## [THE PROBLEM]
Every line of the data that contains the string "pose" must be copied.

== == ==

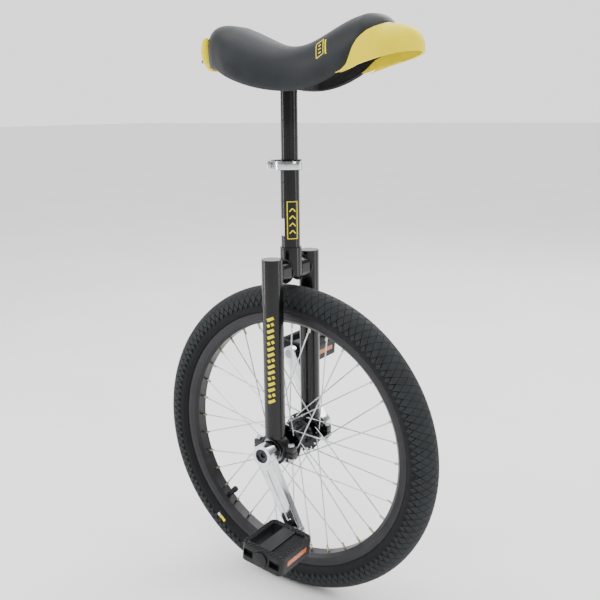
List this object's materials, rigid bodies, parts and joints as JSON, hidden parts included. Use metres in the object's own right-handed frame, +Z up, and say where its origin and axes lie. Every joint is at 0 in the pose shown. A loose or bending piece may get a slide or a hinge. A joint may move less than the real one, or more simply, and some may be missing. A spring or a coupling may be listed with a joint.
{
  "type": "unicycle",
  "caption": "Unicycle with spoked wheel, twin-leg fork, polished cranks, platform pedals, quick-release seat clamp and padded saddle with front handle.",
  "frame": {"origin": "Centre of the object's base: where the tyre meets the ground, below the axle.", "axes": "+X is the rider's forward direction, +Y the rider's left, +Z up. The wheel turns about Y."},
  "size_m": [0.5019, 0.347, 0.8943],
  "materials": {
    "frame_black": "gloss black paint",
    "hub_black": "gloss black",
    "tyre": "charcoal rubber, criss-cross tread",
    "tube_rubber": "black rubber",
    "rim_black": "satin black anodised",
    "spoke_steel": "bright steel wire",
    "nipple_brass": "plated brass",
    "steel": "plain steel",
    "zinc_bolts": "bright zinc",
    "dark_steel": "blackened steel",
    "crank_alloy": "polished aluminium",
    "pedal_plastic": "moulded charcoal plastic",
    "reflector": "amber reflector",
    "base_plastic": "moulded black plastic",
    "saddle_cover": "smooth slate grey cover over foam",
    "yellow_plastic": "moulded bright yellow plastic"
  },
  "bodies": {
    "frame": {"fork_leg_right": "frame_black", "fork_leg_left": "frame_black", "leg_caps": "frame_black", "crown_tubes": "frame_black", "crown_sleeve": "frame_black", "seat_tube": "frame_black", "bearing_holder_right": "frame_black", "bearing_holder_left": "frame_black", "bearing_cap_right": "frame_black", "bearing_cap_left": "frame_black", "holder_bolts": "zinc_bolts", "holder_nuts": "zinc_bolts", "bearing_outer_races": "steel", "bearing_seals": "tube_rubber"},
    "wheel": {"tyre": "tyre", "inner_tube": "tube_rubber", "rim": "rim_black", "rim_tape": "tube_rubber", "spokes_right": "spoke_steel", "spokes_left": "spoke_steel", "nipples": "nipple_brass", "valve_stem": "tube_rubber", "valve_cap": "tube_rubber", "hub_shell": "hub_black", "axle": "steel", "axle_spacers": "steel", "bearing_inner_races": "steel", "bearing_balls": "steel", "crank_right": "crank_alloy", "crank_left": "crank_alloy", "crank_bolts": "dark_steel", "pedal_spindle_right": "steel", "pedal_spindle_left": "steel", "pedal_locknuts": "steel"},
    "pedal_right": {"pedal_body_right": "pedal_plastic", "pedal_end_cap_right": "pedal_plastic", "pedal_reflectors_right": "reflector"},
    "pedal_left": {"pedal_body_left": "pedal_plastic", "pedal_end_cap_left": "pedal_plastic", "pedal_reflectors_left": "reflector"},
    "clamp": {"clamp_collar": "frame_black", "clamp_bolt": "steel", "clamp_nut": "dark_steel", "clamp_washer": "dark_steel", "lever_pin": "steel"},
    "lever": {"clamp_lever": "crank_alloy"},
    "saddle": {"seat_post": "frame_black", "seat_plate": "frame_black", "saddle_base": "base_plastic", "saddle_pad": "saddle_cover", "front_handle": "yellow_plastic", "rear_bumper": "yellow_plastic", "saddle_studs": "steel", "saddle_nuts": "steel", "saddle_washers": "steel", "bumper_screws": "steel"}
  },
  "joints": [
    {"name": "wheel_spin", "type": "hinge", "parent": "frame", "child": "wheel", "pos_m": [0, 0, 0.251], "axis": [0, 1, 0], "continuous": true},
    {"name": "pedal_right_spin", "type": "hinge", "parent": "wheel", "child": "pedal_right", "pos_m": [0.05772, -0.13, 0.14012], "axis": [0, 1, 0], "continuous": true},
    {"name": "pedal_left_spin", "type": "hinge", "parent": "wheel", "child": "pedal_left", "pos_m": [-0.05772, 0.13, 0.36188], "axis": [0, 1, 0], "continuous": true},
    {"name": "seat_turn", "type": "hinge", "parent": "frame", "child": "clamp", "pos_m": [0, 0, 0.686], "axis": [0, 0, 1], "continuous": true},
    {"name": "seat_height", "type": "slide", "parent": "clamp", "child": "saddle", "axis": [0, 0, 1], "range_m": [-0.055, 0.05]},
    {"name": "clamp_lever_swing", "type": "hinge", "parent": "clamp", "child": "lever", "pos_m": [-0.0227, -0.019, 0.6865], "axis": [0, 0, -1], "range_deg": [0, 108]}
  ]
}
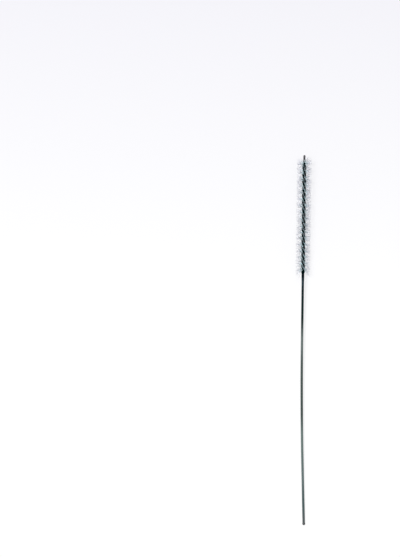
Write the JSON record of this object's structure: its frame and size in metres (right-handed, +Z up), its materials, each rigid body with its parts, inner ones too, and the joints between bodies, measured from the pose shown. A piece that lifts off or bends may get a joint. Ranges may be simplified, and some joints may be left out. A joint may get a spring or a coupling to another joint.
{
  "type": "interdental brush",
  "caption": "Wire interdental brush refill: a bowed green stem under a twisted wire head with a slim cylinder of clear nylon bristles.",
  "frame": {"origin": "on the surface that the brush lies on, under the middle of its box", "axes": "+Y along the brush towards its tip, +Z up from the surface, +X to the right seen from above"},
  "size_m": [0.0028, 0.0602, 0.0029],
  "materials": {
    "bare_steel": "bright drawn stainless wire",
    "dark_steel": "dark melted steel bead",
    "green_coat": "smooth dark green coating",
    "bristle_nylon": "clear drawn nylon"
  },
  "bodies": {
    "root": {"core_wire": "bare_steel", "coat_leg_a": "green_coat", "coat_leg_b": "green_coat", "stem_jacket": "green_coat", "end_bead": "dark_steel", "bristle_section_1": "bristle_nylon", "bristle_section_2": "bristle_nylon", "bristle_section_3": "bristle_nylon", "bristle_section_4": "bristle_nylon", "bristle_section_5": "bristle_nylon", "bristle_section_6": "bristle_nylon", "bristle_section_7": "bristle_nylon", "bristle_section_8": "bristle_nylon", "bristle_section_9": "bristle_nylon"}
  },
  "joints": []
}
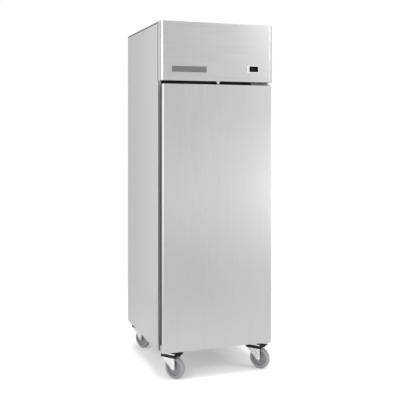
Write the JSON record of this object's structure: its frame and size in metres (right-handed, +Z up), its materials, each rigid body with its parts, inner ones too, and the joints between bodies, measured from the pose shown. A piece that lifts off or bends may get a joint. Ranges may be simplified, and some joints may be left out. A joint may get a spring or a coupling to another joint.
{
  "type": "upright refrigerator",
  "caption": "Upright stainless refrigerator with a full-height door with a side grip, a hinged top fascia with a controller, wire shelves, a top-mounted cooling unit and braked swivel castors.",
  "frame": {"origin": "middle of the outer box, on the floor under the castors", "axes": "+Z up, the door faces -Y, +X to the right of someone who faces the door"},
  "size_m": [0.68, 0.76, 2.01],
  "materials": {
    "outer_steel": "brushed satin",
    "inner_steel": "satin",
    "zinc": "bright zinc plate",
    "frame_paint": "grey paint",
    "motor_paint": "black paint",
    "plate_grey": "satin",
    "fins": "bare",
    "copper": "bare copper",
    "wire": "chromed",
    "black_plastic": "matte",
    "light_plastic": "satin",
    "white_plastic": "satin",
    "lamp": "translucent",
    "window": "gloss",
    "foam": "foam",
    "gasket": "matte",
    "rubber": "matte",
    "tyre_grey": "matte"
  },
  "bodies": {
    "cabinet": {"side_panel_left": "outer_steel", "side_panel_right": "outer_steel", "back_panel": "outer_steel", "rear_grille": "outer_steel", "roof_panel": "outer_steel", "base_pan": "zinc", "base_frame": "frame_paint", "unit_deck": "zinc", "cabinet_foam": "foam", "liner": "inner_steel", "breaker_frame": "black_plastic", "shelf_uprights": "inner_steel", "shelf_runners": "inner_steel", "evaporator_cover": "inner_steel", "evaporator_coil": "fins", "fan_motors": "motor_paint", "fan_guards": "wire", "interior_light": "lamp", "compressor": "motor_paint", "compressor_grommets": "rubber", "condenser_coil": "fins", "condenser_shroud": "zinc", "refrigerant_pipes": "copper", "electrical_box": "light_plastic", "power_inlet": "black_plastic", "hinge_bracket_top": "zinc", "hinge_bracket_bottom": "zinc", "hinge_screws": "zinc", "castor_plates": "zinc", "castor_bolts": "zinc", "castor_dust_rings": "black_plastic"},
    "fascia": {"fascia_panel": "outer_steel", "fascia_catch": "zinc", "badge_plate": "plate_grey", "controller_case": "light_plastic", "controller_window": "window"},
    "key_up": {"controller_key_up": "light_plastic"},
    "key_down": {"controller_key_down": "light_plastic"},
    "door": {"door_skin": "outer_steel", "door_liner": "inner_steel", "door_foam": "foam", "door_gasket": "gasket", "door_bushes": "white_plastic"},
    "shelf_low": {"shelf_low": "wire"},
    "shelf_middle": {"shelf_middle": "wire"},
    "shelf_high": {"shelf_high": "wire"},
    "evaporator_fan": {"evaporator_fan": "black_plastic"},
    "condenser_fan": {"condenser_fan": "black_plastic"},
    "castor_fl": {"castor_fork_fl": "zinc"},
    "wheel_fl": {"castor_wheel_fl": "tyre_grey"},
    "castor_fr": {"castor_fork_fr": "zinc"},
    "wheel_fr": {"castor_wheel_fr": "tyre_grey"},
    "castor_rl": {"castor_fork_rl": "zinc"},
    "wheel_rl": {"castor_wheel_rl": "tyre_grey"},
    "castor_rr": {"castor_fork_rr": "zinc"},
    "wheel_rr": {"castor_wheel_rr": "tyre_grey"},
    "pedal_fl": {"brake_pedal_fl": "black_plastic"},
    "pedal_fr": {"brake_pedal_fr": "black_plastic"},
    "pedal_rl": {"brake_pedal_rl": "black_plastic"},
    "pedal_rr": {"brake_pedal_rr": "black_plastic"}
  },
  "joints": [
    {"name": "fascia_hinge", "type": "hinge", "parent": "cabinet", "child": "fascia", "pos_m": [0, -0.3245, 2.0045], "axis": [-1, 0, 0], "range_deg": [0, 55]},
    {"name": "door_hinge", "type": "hinge", "parent": "cabinet", "child": "door", "pos_m": [0.314, -0.3525, 0.9], "axis": [0, 0, 1], "range_deg": [0, 110]},
    {"name": "key_up_press", "type": "slide", "parent": "fascia", "child": "key_up", "axis": [0, 1, 0], "range_m": [0, 0.0008], "stiffness_N_per_m": 900},
    {"name": "key_down_press", "type": "slide", "parent": "fascia", "child": "key_down", "axis": [0, 1, 0], "range_m": [0, 0.0008], "stiffness_N_per_m": 900},
    {"name": "shelf_low_slide", "type": "slide", "parent": "cabinet", "child": "shelf_low", "axis": [0, -1, 0], "range_m": [0, 0.015]},
    {"name": "shelf_middle_slide", "type": "slide", "parent": "cabinet", "child": "shelf_middle", "axis": [0, -1, 0], "range_m": [0, 0.015]},
    {"name": "shelf_high_slide", "type": "slide", "parent": "cabinet", "child": "shelf_high", "axis": [0, -1, 0], "range_m": [0, 0.015]},
    {"name": "evaporator_fan_spin", "type": "hinge", "parent": "cabinet", "child": "evaporator_fan", "pos_m": [0, 0.062, 1.545], "axis": [0, -1, 0], "continuous": true},
    {"name": "condenser_fan_spin", "type": "hinge", "parent": "cabinet", "child": "condenser_fan", "pos_m": [-0.17, -0.2145, 1.814], "axis": [0, -1, 0], "continuous": true},
    {"name": "castor_fl_swivel", "type": "hinge", "parent": "cabinet", "child": "castor_fl", "pos_m": [-0.262, -0.2815, 0.139], "axis": [0, 0, 1], "continuous": true},
    {"name": "wheel_fl_spin", "type": "hinge", "parent": "castor_fl", "child": "wheel_fl", "pos_m": [-0.23737, -0.31302, 0.0625], "axis": [0.788, 0.6157, 0], "continuous": true},
    {"name": "castor_fr_swivel", "type": "hinge", "parent": "cabinet", "child": "castor_fr", "pos_m": [0.262, -0.2815, 0.139], "axis": [0, 0, 1], "continuous": true},
    {"name": "wheel_fr_spin", "type": "hinge", "parent": "castor_fr", "child": "wheel_fr", "pos_m": [0.28663, -0.31302, 0.0625], "axis": [0.788, 0.6157, 0], "continuous": true},
    {"name": "castor_rl_swivel", "type": "hinge", "parent": "cabinet", "child": "castor_rl", "pos_m": [-0.279, 0.329, 0.139], "axis": [0, 0, 1], "continuous": true},
    {"name": "wheel_rl_spin", "type": "hinge", "parent": "castor_rl", "child": "wheel_rl", "pos_m": [-0.26273, 0.29246, 0.0625], "axis": [0.9135, 0.4067, 0], "continuous": true},
    {"name": "castor_rr_swivel", "type": "hinge", "parent": "cabinet", "child": "castor_rr", "pos_m": [0.279, 0.329, 0.139], "axis": [0, 0, 1], "continuous": true},
    {"name": "wheel_rr_spin", "type": "hinge", "parent": "castor_rr", "child": "wheel_rr", "pos_m": [0.29527, 0.29246, 0.0625], "axis": [0.9135, 0.4067, 0], "continuous": true},
    {"name": "pedal_fl_press", "type": "hinge", "parent": "castor_fl", "child": "pedal_fl", "pos_m": [-0.25338, -0.29253, 0.128], "axis": [0.788, 0.6157, 0], "range_deg": [0, 10]},
    {"name": "pedal_fr_press", "type": "hinge", "parent": "castor_fr", "child": "pedal_fr", "pos_m": [0.27062, -0.29253, 0.128], "axis": [0.788, 0.6157, 0], "range_deg": [0, 10]},
    {"name": "pedal_rl_press", "type": "hinge", "parent": "castor_rl", "child": "pedal_rl", "pos_m": [-0.27331, 0.31621, 0.128], "axis": [0.9135, 0.4067, 0], "range_deg": [0, 10]},
    {"name": "pedal_rr_press", "type": "hinge", "parent": "castor_rr", "child": "pedal_rr", "pos_m": [0.28469, 0.31621, 0.128], "axis": [0.9135, 0.4067, 0], "range_deg": [0, 10]}
  ]
}
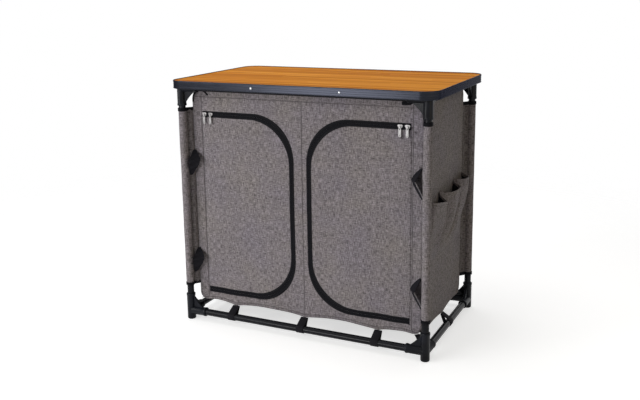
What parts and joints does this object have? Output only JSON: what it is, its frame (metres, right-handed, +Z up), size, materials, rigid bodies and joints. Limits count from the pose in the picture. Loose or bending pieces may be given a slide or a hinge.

== == ==

## [RIGHT ANSWER]
List this object's materials, rigid bodies, parts and joints as JSON, hidden parts included. Use metres in the object's own right-handed frame, +Z up, and say where its origin and axes lie. Every joint is at 0 in the pose shown. A loose or bending piece may get a slide or a hinge. A joint may move less than the real one, or more simply, and some may be missing. A spring or a coupling may be listed with a joint.
Write the JSON record of this object's structure: its frame and size in metres (right-handed, +Z up), its materials, each rigid body with its parts, inner ones too, and the joints between bodies, measured from the pose shown. A piece that lifts off or bends may get a joint. Ranges may be simplified, and some joints may be left out. A joint may get a spring or a coupling to another joint.
Write the JSON record of this object's structure: its frame and size in metres (right-handed, +Z up), its materials, each rigid body with its parts, inner ones too, and the joints between bodies, measured from the pose shown. A piece that lifts off or bends may get a joint. Ranges may be simplified, and some joints may be left out. A joint may get a spring or a coupling to another joint.
What parts and joints does this object have? Output only JSON: what it is, its frame (metres, right-handed, +Z up), size, materials, rigid bodies and joints. Limits count from the pose in the picture. Loose or bending pieces may be given a slide or a hinge.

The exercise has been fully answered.